Auch § 42 AVG fordert somit, daß Einwendungen BEI DER BEHÖRDE erhoben werden. Bei der gemäß § 3 StraßenG zuständigen Behörde hat der Beschwerdeführer weder Einwendungen erhoben, noch ist er zur Verhandlung erschienen. Auf seine sich aus dem StraßenG ergebenden Rechte kann sich der Beschwerdeführer nicht berufen, weil er vor oder bei der Verhandlung keine rechtzeitigen Einwendungen erhoben hat. Die somit eingetretene Präklusion bindet nicht nur die Verwaltungsbehörden, sondern auch die Gerichtshöfe des öffentlichen Rechts (siehe die Nachweise bei Hauer, Der Nachbar im Baurecht4, 91 und Walter-Mayer, Grundriß des österreichischen Verwaltungsverfahrensrechtes5, RZ 289). Dem Verwaltungsgerichtshof ist daher eine Prüfung des angefochtenen Bescheides dahingehend verwehrt, ob der Beschwerdeführer durch den angefochtenen Bescheid in seinen Rechten verletzt worden ist.

4. Zum Enteignungsbescheid:

Gemäß § 36 Abs. 2 StraßenG entscheidet die Behörde unter sinngemäßer Anwendung des Eisenbahnenteignungsgesetzes 1954, BGBl. Nr. 71 (i.d.F. BGBl. Nr. 137/1975) über die Notwendigkeit, den Gegenstand und Umfang der Enteignung, wobei auch auf die Wirtschaftlichkeit der Bauausführung Bedacht zu nehmen ist. Im vorliegenden Fall kann dahingestellt bleiben, ob die Zustimmungsfiktion des § 42 AVG auch eine vom Antragsteller des Verwaltungsverfahrens begehrte Enteignung deckt (bejahend etwa hg. Erkenntnis vom 13. November 1994, Zl. 91/07/0139; eher ablehnend hg. Erkenntnis vom 23. Mai 1975, Slg.Nr. 8830 /A). Im Enteignungsverfahren ist nämlich nur mehr zu prüfen, ob die Enteignung der für die Realisierung des Straßenbauvorhabens vorgesehenen Grundstücke im beantragten Umfang erforderlich ist (hg. Erkenntnis vom 11. Oktober 1994, Zl. 94/05/0202, m.w.N.). Nicht einmal in der Beschwerde behauptet der Beschwerdeführer, daß gerade sein Grundstücksstreifen für die Verwirklichung des im straßenrechtlichen Baubewilligungsverfahren bewilligten Vorhabens nicht erforderlich wäre.
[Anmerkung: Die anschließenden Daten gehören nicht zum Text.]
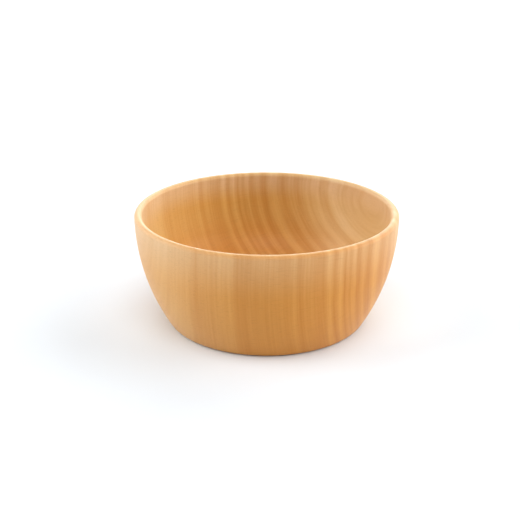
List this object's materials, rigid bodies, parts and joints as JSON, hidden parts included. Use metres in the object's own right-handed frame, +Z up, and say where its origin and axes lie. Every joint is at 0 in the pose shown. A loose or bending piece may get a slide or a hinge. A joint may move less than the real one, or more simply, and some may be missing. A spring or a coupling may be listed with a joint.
{
  "type": "shaving bowl",
  "caption": "Small round wooden shaving bowl, open at the top, with a rounded lip, a dished inside for working up lather and a flat foot ring.",
  "frame": {"origin": "centre of the standing face under the foot ring", "axes": "+Z up along the turning axis, out of the open mouth; the bowl is round, so +X and +Y are any two level directions, and the wood's fibres lie level, about 24 degrees anticlockwise from +Y seen from above"},
  "size_m": [0.11, 0.11, 0.0475],
  "materials": {
    "wood": "satin oil"
  },
  "bodies": {
    "root": {"bowl": "wood"}
  },
  "joints": []
}
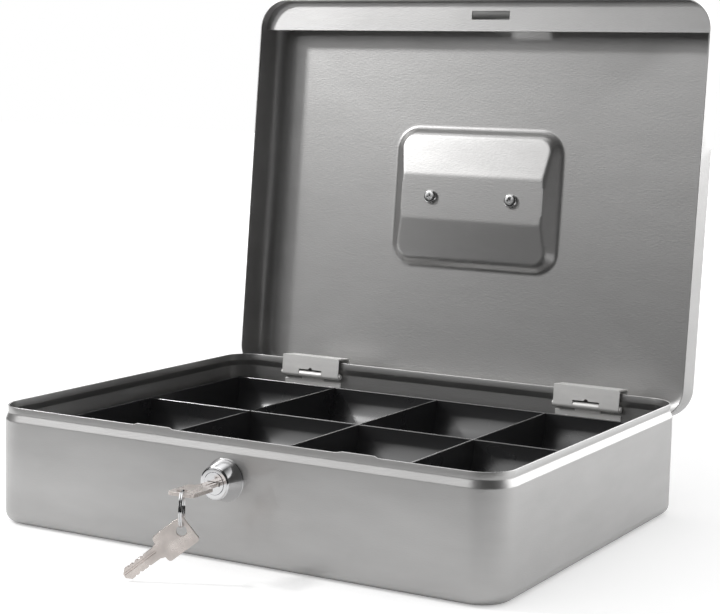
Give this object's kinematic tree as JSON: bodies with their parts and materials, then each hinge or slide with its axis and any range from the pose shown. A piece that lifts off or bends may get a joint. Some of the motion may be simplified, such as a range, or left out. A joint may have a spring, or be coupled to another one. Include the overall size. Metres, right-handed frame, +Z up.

Die behauptete Verletzung der Bestimmung des § 36 Abs. 1 zweiter Satz StraßenG liegt nicht vor, weil der (erfolglose) Versuch durch die von der Mitbeteiligten aufgenommene (bei der belangten Behörde am 11. Juni 1993 eingelangte) Niederschrift ausgewiesen ist. Das Gesetz verlangt aber nicht den Nachweis, sondern nur die Glaubhaftmachung dieses Versuches einer Vereinbarung; dem Erfordernis der Glaubhaftmachung wurde im eingangs wiedergegebenen Schreiben vom 30. Juli 1993 Rechnung getragen.

Jedenfalls kann der Verwaltungsgerichtshof auch bezüglich der Enteignung keine Rechtswidrigkeit des angefochtenen Bescheides erkennen.

Die Beschwerden erwiesen sich daher insgesamt als unbegründet, sodaß sie gemäß § 42 Abs. 1 VwGG abzuweisen waren.

Der Ausspruch über den Aufwandersatz gründet sich auf die §§ 47 ff VwGG i.V.m. der Verordnung BGBl. Nr. 416/1994, insbesondere deren Art. III Abs. 2. Dem Rechtsträger der belangten Behörde konnte aber nur in einem Falle Aufwandersatz für die Aktenvorlage zugesprochen werden.